Critical page inventories identify URLs requiring monitoring. Homepages, top 20 organic landing pages, and conversion paths (product pages, checkout flows) warrant per-minute checks. Monitoring thousands of URLs becomes expensive; prioritize pages driving 80% of organic traffic.

Status Code Validation

Expected status codes vary by page type. Product pages should return 200. Deleted pages should return 410 (Gone) or 301 (Permanent Redirect). Temporary maintenance pages use 503. Monitors configured to expect only 200 responses flag intentional 301s as errors. Configuring expected codes per URL type prevents false alerts.

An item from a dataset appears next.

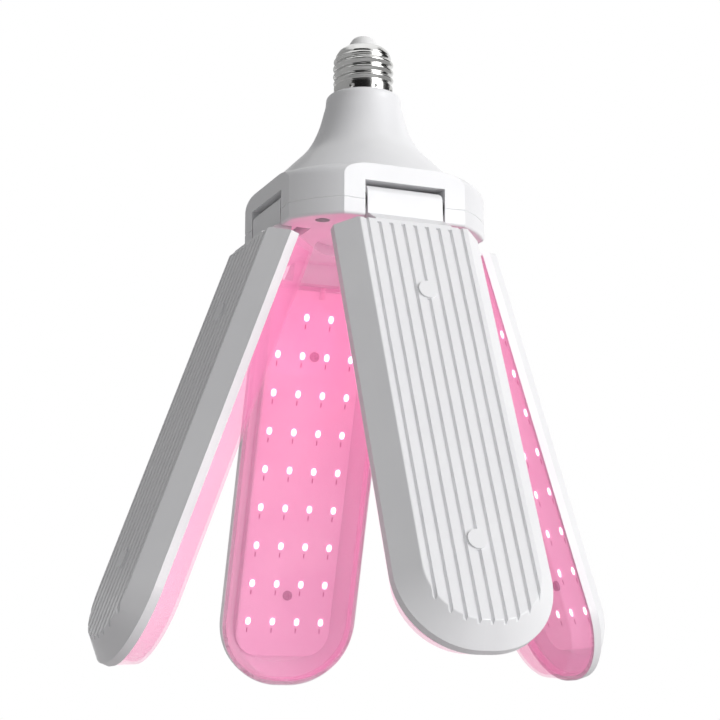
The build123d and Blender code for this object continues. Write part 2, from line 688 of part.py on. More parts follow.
# Mains leads from the screw cap down to the board
live_points = [
    (0, 0, CONTACT_Z - CONTACT_STEM_LENGTH - TOUCH_GAP),
    (0, 0, LIVE_LEAD_DROP_Z),
    (*LIVE_LEAD_FOOT_PLACE, LIVE_LEAD_BEND_Z),
    (*LIVE_LEAD_FOOT_PLACE, driver_top_z),
]
live_lead = lead(live_points, LIVE_LEAD_BENDS, MAINS_LEAD_R)
save(live_lead, "live_lead")
shell_touch_r = CAP_BORE_R - MAINS_LEAD_R - TOUCH_GAP
neck_run_r = spigot_bore_r - MAINS_LEAD_R - SPIGOT_GAP
neutral_foot = (neck_run_r + NEUTRAL_LEAD_SHIFT[0], NEUTRAL_LEAD_SHIFT[1])
neutral_points = [
    (shell_touch_r, 0, SPIGOT_HEIGHT + NEUTRAL_LEAD_RISES[0]),
    (shell_touch_r, 0, SPIGOT_HEIGHT + NEUTRAL_LEAD_RISES[1]),
    (neck_run_r, 0, SPIGOT_HEIGHT + NEUTRAL_LEAD_RISES[2]),
    (neck_run_r, 0, driver_top_z + NEUTRAL_LEAD_FEET[0]),
    (*neutral_foot, driver_top_z + NEUTRAL_LEAD_FEET[1]),
    (*neutral_foot, driver_top_z),
]
neutral_lead = lead(neutral_points, NEUTRAL_LEAD_BENDS, MAINS_LEAD_R)
save(neutral_lead, "neutral_lead")


board_screw_points = [(0, -FIRST_ROW - row * ROW_PITCH) for row in BOARD_SCREW_ROWS]


def make_knuckle(frame, axle):
    """Draw the knuckle: a round barrel, flat on the side that is flush with the hub, and its tongue."""
    tilt = math.radians(KNUCKLE_TILT)
    out = Vector(math.cos(tilt), math.sin(tilt))
    up = Vector(math.sin(tilt), -math.cos(tilt))
    edge = BARREL_R - KNUCKLE_EDGE_R
    wall_top = PANEL_TOP + PANEL_WALL
    with BuildSketch(axle.offset(-BARREL_HALF)) as section:
        Circle(BARREL_R)
        with Locations((out + up) * edge):
            Circle(KNUCKLE_EDGE_R)
        with BuildLine():
            Polyline(
                (RIM_N, 0),
                up * BARREL_R,
                up * BARREL_R + out * edge,
                out * BARREL_R + up * edge,
                out * BARREL_R - up * KNUCKLE_FACE_DROP,
                (BACK_N, PANEL_TOP),
                (BACK_N, wall_top),
                (RIM_N, wall_top),
                close=True,
            )
        make_face()
    return section.sketch


def make_housing(frame):
    """Make a panel's white back: hinge barrel, tongue, ribbed tray with sloping sides and an upright rim."""
    axle = panel_axle(frame)
    with BuildPart() as housing:
        add(panel_outline(frame, RIM_N, 0, PANEL_TOP))
        extrude(amount=SLOPE_N - RIM_N, dir=frame.z_dir)
        loft(
            [
                panel_outline(frame, SLOPE_N, 0, PANEL_TOP),
                panel_outline(frame, BACK_N, BACK_INSET, PANEL_TOP),
            ],
            ruled=True,
        )
        along_back = Axis(frame.origin, frame.z_dir)
        back_edges = housing.faces().sort_by(along_back)[-1].edges()
        fillet(back_edges, BACK_EDGE_R)
        # Ribs stand between the grooves
        with BuildSketch(panel_end(frame, PANEL_TOP)):
            for step in range(RIB_COUNT - 1):
                middle = (step - (RIB_COUNT - 2) / 2) * RIB_PITCH
                with Locations((middle, BACK_N)):
                    Polygon(
                        (-GROOVE_TOP_WIDTH / 2, GROOVE_DEPTH),
                        (-GROOVE_TOP_WIDTH / 2, 0),
                        (-GROOVE_FLOOR_WIDTH / 2, -GROOVE_DEPTH),
                        (GROOVE_FLOOR_WIDTH / 2, -GROOVE_DEPTH),
                        (GROOVE_TOP_WIDTH / 2, 0),
                        (GROOVE_TOP_WIDTH / 2, GROOVE_DEPTH),
                        align=None,
                    )
        extrude(amount=PANEL_TIP - PANEL_TOP, mode=Mode.SUBTRACT)
        # Barrel and tongue
        wall_top = PANEL_TOP + PANEL_WALL
        add(make_knuckle(frame, axle))
        extrude(amount=2 * BARREL_HALF, dir=axle.z_dir)
        # One top corner of the barrel is rounded
        tilt = math.radians(KNUCKLE_TILT)
        face_out = frame.z_dir * math.cos(tilt) - frame.y_dir * math.sin(tilt)
        corner = (BARREL_HALF - KNUCKLE_CORNER_R, BARREL_R - KNUCKLE_CORNER_R)
        with BuildSketch(Plane(origin=frame.origin, x_dir=frame.x_dir, z_dir=face_out)):
            with Locations((corner[0] + KNUCKLE_CORNER_R, corner[1] + KNUCKLE_CORNER_R)):
                Rectangle(2 * KNUCKLE_CORNER_R, 2 * KNUCKLE_CORNER_R)
            with Locations(corner):
                Circle(KNUCKLE_CORNER_R, mode=Mode.SUBTRACT)
        extrude(amount=2 * BARREL_R, both=True, mode=Mode.SUBTRACT)
        # Bosses that the board screws bite into show as round pads on the back
        with BuildSketch(frame.offset(BOARD_BACK_N)):
            with Locations(*board_screw_points):
                Circle(BOSS_R)
        extrude(amount=BACK_N + BOSS_PROUD - BOARD_BACK_N)
        # The tray's hollow, leaving the bosses
        add(panel_outline(frame, RIM_N, RIM_WALL, wall_top))
        extrude(amount=SLOPE_N - RIM_N, dir=frame.z_dir, mode=Mode.SUBTRACT)
        floor_inset = BACK_INSET * (FLOOR_N - SLOPE_N) / (BACK_N - SLOPE_N) + SLOPE_WALL_INSET
        loft(
            [
                panel_outline(frame, SLOPE_N, SLOPE_WALL_INSET, wall_top),
                panel_outline(frame, FLOOR_N, floor_inset, wall_top),
            ],
            ruled=True,
            mode=Mode.SUBTRACT,
        )
        with BuildSketch(frame.offset(BOARD_BACK_N)):
            with Locations(*board_screw_points):
                Circle(BOSS_R)
        extrude(amount=BACK_N - BOARD_BACK_N)
        with BuildSketch(frame.offset(BOARD_BACK_N)):
            with Locations(*board_screw_points):
                Circle(BOARD_SCREW_R)
        extrude(amount=BOARD_SCREW_DEPTH, mode=Mode.SUBTRACT)
        # Bore for the pins and the hole that brings the lead down the tongue
        with BuildSketch(axle):
            Circle(PIN_R)
        extrude(amount=BARREL_HALF, both=True, mode=Mode.SUBTRACT)
        with BuildSketch(Plane(origin=frame.origin, z_dir=lead_direction(frame))):
            Circle(LEAD_HOLE_R)
        extrude(amount=PANEL_TOP + 2 * PANEL_WALL, mode=Mode.SUBTRACT)
    return housing


def lead_direction(frame):
    """Return the way the lead hole runs: down the panel and a little towards its back."""
    return (frame.z_dir * LEAD_HOLE_RISE - frame.y_dir * PANEL_TOP).normalized()


def make_board(frame):
    """Make a panel's light board with its two screw holes."""
    with BuildPart() as board:
        add(panel_outline(frame, BOARD_FRONT_N, 0, BOARD_TOP, BOARD_TIP, BOARD_HALF, BOARD_TIP_R))
        extrude(amount=BOARD_THICKNESS, dir=frame.z_dir)
        with BuildSketch(frame.offset(BOARD_FRONT_N)):
            with Locations(*board_screw_points):
                Circle(BOARD_SCREW_R + SCREW_PLAY)
        extrude(amount=BOARD_THICKNESS, mode=Mode.SUBTRACT)
    return board


def lamp_points():
    """Return the lamp centres on a board: two in the first row, four in each of the others."""
    points = []
    for row in range(ROW_COUNT):
        for column in range(COLUMN_COUNT):
            outer = column in (0, COLUMN_COUNT - 1)
            if row == 0 and outer:
                continue
            points.append(((column - (COLUMN_COUNT - 1) / 2) * COLUMN_PITCH, -FIRST_ROW - row * ROW_PITCH))
    return points


def make_lamps(frame):
    """Make a panel's LED packages, each with a round window sunk in its face."""
    with BuildPart() as lamps:
        with BuildSketch(frame.offset(BOARD_FRONT_N)):
            with Locations(*lamp_points()):
                Rectangle(LAMP_WIDTH, LAMP_LENGTH)
        extrude(amount=-LAMP_HEIGHT)
        with BuildSketch(frame.offset(BOARD_FRONT_N - LAMP_HEIGHT)):
            with Locations(*lamp_points()):
                Circle(LAMP_WINDOW_R)
        extrude(amount=LAMP_WINDOW_DEPTH, mode=Mode.SUBTRACT)
    return lamps


def make_lens(frame):
    """Make a panel's clear cover: a shallow tray with a lip that plugs into the rim."""
    front_inset = LENS_INSET + LENS_FRONT_INSET
    lip_top = PANEL_TOP + PANEL_WALL + LENS_LIP_GAP
    lip_outer = RIM_WALL + LENS_LIP_GAP
    lip_inner = lip_outer + LENS_LIP_WALL
    cavity_n = LENS_FRONT_N + LENS_WALL
    cavity_inset = LENS_INSET + LENS_FRONT_INSET * (1 - LENS_WALL / LENS_DEPTH) + LENS_WALL
    cavity_top = PANEL_TOP + LENS_INSET + LENS_WALL
    with BuildPart() as lens:
        loft(
            [
                panel_outline(frame, RIM_N, LENS_INSET, PANEL_TOP + LENS_INSET),
                panel_outline(frame, LENS_FRONT_N, front_inset, PANEL_TOP + LENS_INSET + LENS_WALL / 2),
            ],
            ruled=True,
        )
        along_back = Axis(frame.origin, frame.z_dir)
        fillet(lens.faces().sort_by(along_back)[0].edges(), LENS_EDGE_R)
        add(panel_outline(frame, RIM_N, lip_outer, lip_top))
        extrude(amount=LENS_LIP, dir=frame.z_dir)
        add(panel_outline(frame, RIM_N, lip_inner, lip_top + LENS_LIP_WALL))
        extrude(amount=LENS_LIP, dir=frame.z_dir, mode=Mode.SUBTRACT)
        loft(
            [
                panel_outline(frame, RIM_N, lip_inner, lip_top + LENS_LIP_WALL),
                panel_outline(frame, cavity_n, cavity_inset, cavity_top + LENS_WALL),
            ],
            ruled=True,
            mode=Mode.SUBTRACT,
        )
    return lens


def make_pins(frame):
    """Make a hinge's two hollow stub pins."""
    axle = panel_axle(frame)
    with BuildPart() as pins:
        for side in (-1, 1):
            with BuildSketch(axle.offset(side * PIN_INNER)):
                Circle(PIN_R)
                Circle(PIN_BORE_R, mode=Mode.SUBTRACT)
            extrude(amount=side * (PIN_OUTER - PIN_INNER))
    return pins


def make_washers(frame):
    """Make the two friction washers between the barrel and the walls of its recess."""
    axle = panel_axle(frame)
    with BuildPart() as washers:
        for side in (-1, 1):
            with BuildSketch(axle.offset(side * (BARREL_HALF + WASHER_GAP))):
                Circle(WASHER_R)
                Circle(PIN_R + HINGE_RUNNING_GAP, mode=Mode.SUBTRACT)
            extrude(amount=side * (RECESS_HALF - BARREL_HALF - 2 * WASHER_GAP))
    return washers


def make_panel_lead(frame):
    """Make the lead from the light board up through the tongue and out along the hinge axis."""
    pad_n = BOARD_FRONT_N - PANEL_LEAD_R - TOUCH_GAP
    knee = lead_direction(frame) * (BOARD_TOP + PANEL_WALL)
    points = [
        frame.origin + frame.x_dir * (PIN_OUTER + PIN_END_GAP),
        frame.origin,
        frame.origin + knee,
        frame.origin - frame.y_dir * (BOARD_TOP + PANEL_LEAD_TAIL) + frame.z_dir * pad_n,
    ]
    return lead(points, PANEL_LEAD_BENDS, PANEL_LEAD_R)


def make_hub_lead(azimuth):
    """Make the lead that carries on from a hinge's end, over the hinge box and under the driver board."""
    plane = side_plane(azimuth, 0)
    start = SADDLE_HALF + SPLICE_GAP
    corner = start + HUB_LEAD_OUT
    rise_z = HINGE_Z + HUB_LEAD_RISE
    pad_z = DRIVER_Z - PANEL_LEAD_R - TOUCH_GAP
    points = [
        plane.from_local_coords(Vector(HINGE_R, start, HINGE_Z)),
        plane.from_local_coords(Vector(HINGE_R, corner, HINGE_Z)),
        plane.from_local_coords(Vector(HINGE_R - HUB_LEAD_LEAN, corner, rise_z)),
        plane.from_local_coords(Vector(*HUB_LEAD_BEND_PLACE, pad_z)),
        plane.from_local_coords(Vector(*HUB_LEAD_END_PLACE, pad_z)),
    ]
    return lead(points, HUB_LEAD_BENDS, PANEL_LEAD_R)


# One set of pieces for each panel
for side, (azimuth, lean) in PANELS.items():
    frame = panel_frame(azimuth, lean)
    save(make_housing(frame), f"panel_housing_{side}")
    save(make_board(frame), f"light_board_{side}")
    save(make_lamps(frame), f"lamps_{side}")
    save(make_lens(frame), f"lens_{side}")
    board_screws = screw(
        frame.offset(BOARD_FRONT_N),
        board_screw_points,
        BOARD_SCREW_R,
        BOARD_SCREW_DEPTH + BOARD_THICKNESS - SCREW_PLAY,
        BOARD_SCREW_HEAD_R,
        BOARD_SCREW_HEAD_HEIGHT,
    )
    save(board_screws, f"board_screws_{side}")
    save(make_pins(frame), f"hinge_pins_{side}")
    save(make_washers(frame), f"friction_washers_{side}")
    save(make_panel_lead(frame), f"panel_lead_{side}")
    save(make_hub_lead(azimuth), f"hub_lead_{side}")
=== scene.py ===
"""Looks of the folding LED bulb: finishes, the rolled screw cap, the LEDs, the studio and the camera."""

import json
import logging
import math
from dataclasses import dataclass
from enum import Enum

import bmesh
import bpy
from mathutils import Matrix, Vector

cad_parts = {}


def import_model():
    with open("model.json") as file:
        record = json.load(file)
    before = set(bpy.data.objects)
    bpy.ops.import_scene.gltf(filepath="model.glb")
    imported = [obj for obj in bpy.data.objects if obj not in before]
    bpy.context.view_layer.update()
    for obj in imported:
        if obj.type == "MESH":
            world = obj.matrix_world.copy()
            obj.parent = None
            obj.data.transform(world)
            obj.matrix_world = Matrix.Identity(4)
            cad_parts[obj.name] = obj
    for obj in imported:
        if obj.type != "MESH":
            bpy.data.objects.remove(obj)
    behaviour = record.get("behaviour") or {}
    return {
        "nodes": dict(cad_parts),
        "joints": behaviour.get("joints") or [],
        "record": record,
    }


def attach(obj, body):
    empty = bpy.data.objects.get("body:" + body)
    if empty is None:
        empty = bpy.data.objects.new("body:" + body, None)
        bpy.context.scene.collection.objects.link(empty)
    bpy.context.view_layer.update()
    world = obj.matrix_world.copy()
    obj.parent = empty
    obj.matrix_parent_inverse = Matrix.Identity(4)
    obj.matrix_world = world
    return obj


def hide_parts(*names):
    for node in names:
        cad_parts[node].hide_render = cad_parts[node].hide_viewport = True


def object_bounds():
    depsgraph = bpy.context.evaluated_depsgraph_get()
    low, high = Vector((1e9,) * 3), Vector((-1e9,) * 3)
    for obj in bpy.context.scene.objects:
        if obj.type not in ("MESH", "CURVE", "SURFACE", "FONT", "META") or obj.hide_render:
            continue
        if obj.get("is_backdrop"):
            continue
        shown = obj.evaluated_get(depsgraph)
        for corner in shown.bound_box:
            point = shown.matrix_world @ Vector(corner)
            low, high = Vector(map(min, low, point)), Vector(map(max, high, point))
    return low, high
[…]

Response time monitoring supplements status code checks. A page returning 200 OK but taking 15 seconds to load indicates performance degradation. Users abandoning slow pages produces similar SEO impacts as 404s. Tracking response time alongside status codes provides complete availability picture.

Automated 301 Redirect Implementation

Redirect mapping preserves link equity when URLs change. Deleted product pages redirect to category pages. Merged content redirects old URLs to updated equivalents. Automated systems detect 404s and suggest redirect targets based on URL similarity or content analysis.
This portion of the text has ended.